> Information supplied:
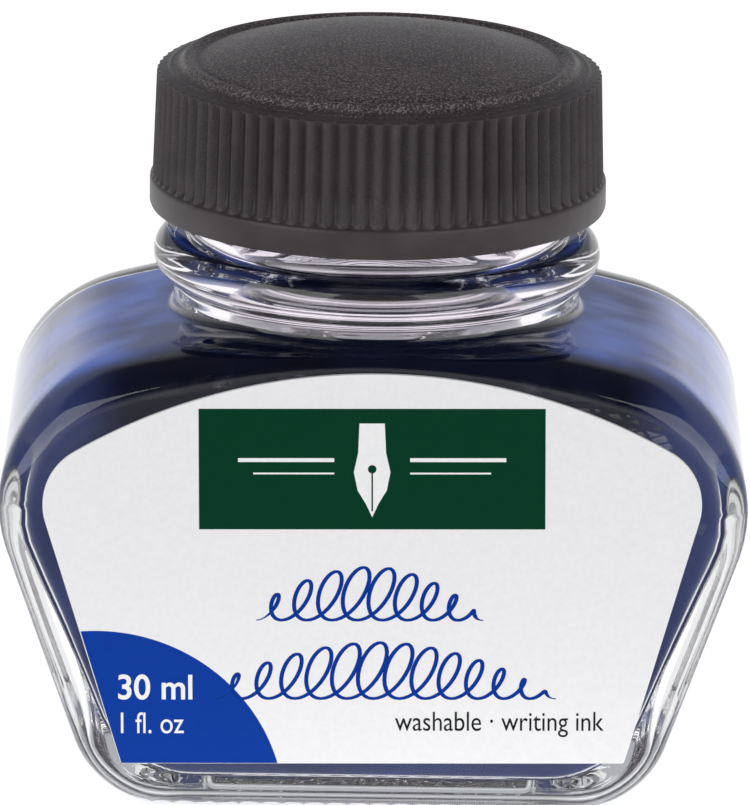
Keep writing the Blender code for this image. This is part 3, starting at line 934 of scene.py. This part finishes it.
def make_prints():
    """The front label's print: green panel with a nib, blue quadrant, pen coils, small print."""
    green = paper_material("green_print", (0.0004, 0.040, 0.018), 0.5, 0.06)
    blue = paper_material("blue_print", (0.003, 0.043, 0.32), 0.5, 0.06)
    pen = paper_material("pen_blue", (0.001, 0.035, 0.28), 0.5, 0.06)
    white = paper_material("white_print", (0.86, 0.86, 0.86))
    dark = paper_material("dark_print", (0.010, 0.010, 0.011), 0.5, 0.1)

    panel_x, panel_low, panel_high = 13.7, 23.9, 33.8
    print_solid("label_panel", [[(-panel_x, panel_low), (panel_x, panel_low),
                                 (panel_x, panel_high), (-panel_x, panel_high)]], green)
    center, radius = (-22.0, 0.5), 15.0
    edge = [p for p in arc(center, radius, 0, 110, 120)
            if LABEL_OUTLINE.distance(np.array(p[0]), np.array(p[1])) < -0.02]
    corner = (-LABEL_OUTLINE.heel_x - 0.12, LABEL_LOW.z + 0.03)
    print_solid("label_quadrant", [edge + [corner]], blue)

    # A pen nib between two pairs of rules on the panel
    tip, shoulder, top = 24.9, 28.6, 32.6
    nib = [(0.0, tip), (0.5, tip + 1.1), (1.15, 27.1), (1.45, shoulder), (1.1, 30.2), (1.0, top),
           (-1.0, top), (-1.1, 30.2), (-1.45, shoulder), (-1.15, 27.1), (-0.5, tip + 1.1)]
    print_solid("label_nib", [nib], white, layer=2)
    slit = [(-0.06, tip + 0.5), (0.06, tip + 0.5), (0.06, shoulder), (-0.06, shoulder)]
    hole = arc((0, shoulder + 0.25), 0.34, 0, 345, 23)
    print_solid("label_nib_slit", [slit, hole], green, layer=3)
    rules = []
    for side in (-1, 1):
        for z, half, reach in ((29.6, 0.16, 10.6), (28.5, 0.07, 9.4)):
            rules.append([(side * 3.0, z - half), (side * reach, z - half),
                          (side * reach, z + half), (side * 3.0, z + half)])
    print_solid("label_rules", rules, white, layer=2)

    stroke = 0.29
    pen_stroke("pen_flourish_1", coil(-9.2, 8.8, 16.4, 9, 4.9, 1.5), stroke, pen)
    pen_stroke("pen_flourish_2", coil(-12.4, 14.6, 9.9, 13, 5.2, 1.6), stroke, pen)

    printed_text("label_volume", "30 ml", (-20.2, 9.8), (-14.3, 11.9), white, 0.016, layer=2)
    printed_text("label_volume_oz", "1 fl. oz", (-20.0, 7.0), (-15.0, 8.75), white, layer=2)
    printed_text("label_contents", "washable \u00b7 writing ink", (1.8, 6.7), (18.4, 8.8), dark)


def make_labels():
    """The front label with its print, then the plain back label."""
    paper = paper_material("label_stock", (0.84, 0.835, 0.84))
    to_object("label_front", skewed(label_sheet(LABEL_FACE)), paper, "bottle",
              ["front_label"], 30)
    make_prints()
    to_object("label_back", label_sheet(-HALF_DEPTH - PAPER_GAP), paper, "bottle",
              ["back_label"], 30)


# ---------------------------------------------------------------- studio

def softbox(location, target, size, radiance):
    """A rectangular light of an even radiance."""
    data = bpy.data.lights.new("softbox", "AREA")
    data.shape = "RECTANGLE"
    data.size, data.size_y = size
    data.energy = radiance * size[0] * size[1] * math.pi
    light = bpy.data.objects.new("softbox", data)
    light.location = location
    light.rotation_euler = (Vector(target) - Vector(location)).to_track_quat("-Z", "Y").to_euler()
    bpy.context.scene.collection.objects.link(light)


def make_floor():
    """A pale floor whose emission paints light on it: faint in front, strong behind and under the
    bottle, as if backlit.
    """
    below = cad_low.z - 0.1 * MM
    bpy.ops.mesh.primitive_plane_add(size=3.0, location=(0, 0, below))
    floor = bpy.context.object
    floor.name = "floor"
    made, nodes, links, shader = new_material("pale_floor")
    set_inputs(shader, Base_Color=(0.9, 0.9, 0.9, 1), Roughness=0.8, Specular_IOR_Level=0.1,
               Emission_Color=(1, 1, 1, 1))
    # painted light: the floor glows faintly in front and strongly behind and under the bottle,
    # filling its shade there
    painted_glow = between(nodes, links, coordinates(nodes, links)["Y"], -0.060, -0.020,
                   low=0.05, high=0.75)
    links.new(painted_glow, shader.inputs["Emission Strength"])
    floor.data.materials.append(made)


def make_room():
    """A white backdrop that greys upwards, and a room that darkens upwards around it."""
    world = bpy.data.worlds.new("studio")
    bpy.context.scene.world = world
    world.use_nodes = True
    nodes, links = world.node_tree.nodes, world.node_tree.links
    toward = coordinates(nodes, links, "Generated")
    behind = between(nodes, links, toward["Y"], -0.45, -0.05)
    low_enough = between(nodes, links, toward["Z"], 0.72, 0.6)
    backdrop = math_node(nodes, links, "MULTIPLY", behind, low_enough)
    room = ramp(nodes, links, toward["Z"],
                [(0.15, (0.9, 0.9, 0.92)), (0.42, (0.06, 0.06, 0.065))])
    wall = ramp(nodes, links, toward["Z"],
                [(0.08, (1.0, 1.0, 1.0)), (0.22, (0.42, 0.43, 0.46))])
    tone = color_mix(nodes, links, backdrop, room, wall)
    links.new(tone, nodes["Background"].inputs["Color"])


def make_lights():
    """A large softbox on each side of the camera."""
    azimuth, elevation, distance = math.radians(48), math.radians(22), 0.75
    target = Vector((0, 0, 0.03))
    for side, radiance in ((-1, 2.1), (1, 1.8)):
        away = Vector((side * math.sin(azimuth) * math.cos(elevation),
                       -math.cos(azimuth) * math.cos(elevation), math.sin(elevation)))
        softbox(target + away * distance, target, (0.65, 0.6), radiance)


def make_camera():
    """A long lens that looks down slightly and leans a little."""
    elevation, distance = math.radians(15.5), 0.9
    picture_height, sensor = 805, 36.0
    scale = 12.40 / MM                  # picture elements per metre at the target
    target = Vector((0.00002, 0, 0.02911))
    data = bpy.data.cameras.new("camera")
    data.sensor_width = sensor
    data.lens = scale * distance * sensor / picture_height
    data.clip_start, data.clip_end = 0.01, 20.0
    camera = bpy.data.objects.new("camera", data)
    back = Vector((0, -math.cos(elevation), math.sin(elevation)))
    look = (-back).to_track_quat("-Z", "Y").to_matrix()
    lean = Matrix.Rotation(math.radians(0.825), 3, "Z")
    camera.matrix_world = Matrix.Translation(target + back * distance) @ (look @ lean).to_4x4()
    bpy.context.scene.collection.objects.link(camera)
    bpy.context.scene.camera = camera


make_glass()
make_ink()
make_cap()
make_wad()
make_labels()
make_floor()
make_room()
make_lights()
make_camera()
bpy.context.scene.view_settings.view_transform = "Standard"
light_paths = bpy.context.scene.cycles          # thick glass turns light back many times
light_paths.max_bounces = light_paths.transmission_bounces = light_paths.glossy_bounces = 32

> What the task asks:
Set down the lines above as they stand, starting with the first line and ending with the line that contains "0.011), 0.5, 0.1)".

> Task result:
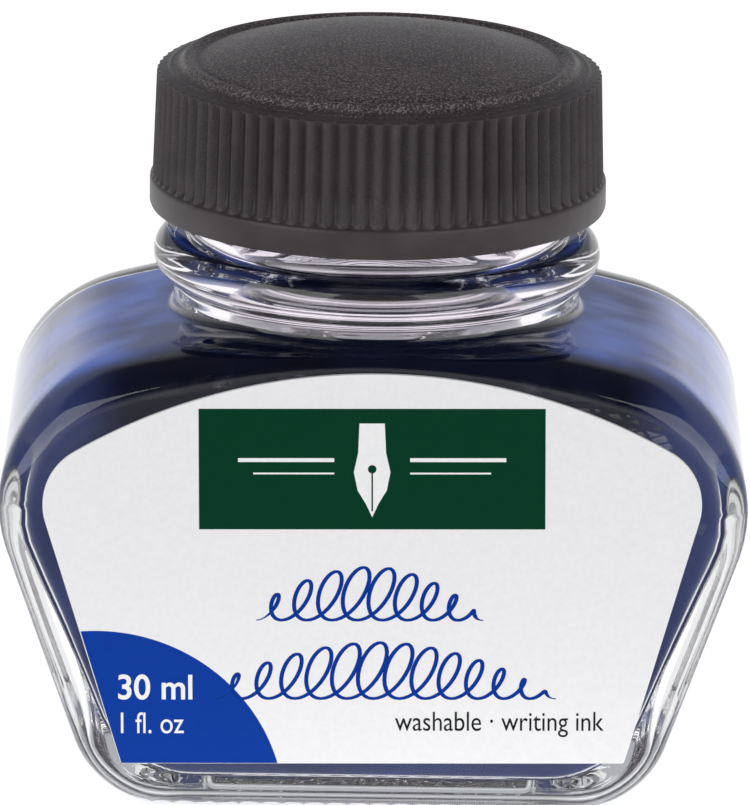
Keep writing the Blender code for this image. This is part 3, starting at line 934 of scene.py. This part finishes it.
def make_prints():
    """The front label's print: green panel with a nib, blue quadrant, pen coils, small print."""
    green = paper_material("green_print", (0.0004, 0.040, 0.018), 0.5, 0.06)
    blue = paper_material("blue_print", (0.003, 0.043, 0.32), 0.5, 0.06)
    pen = paper_material("pen_blue", (0.001, 0.035, 0.28), 0.5, 0.06)
    white = paper_material("white_print", (0.86, 0.86, 0.86))
    dark = paper_material("dark_print", (0.010, 0.010, 0.011), 0.5, 0.1)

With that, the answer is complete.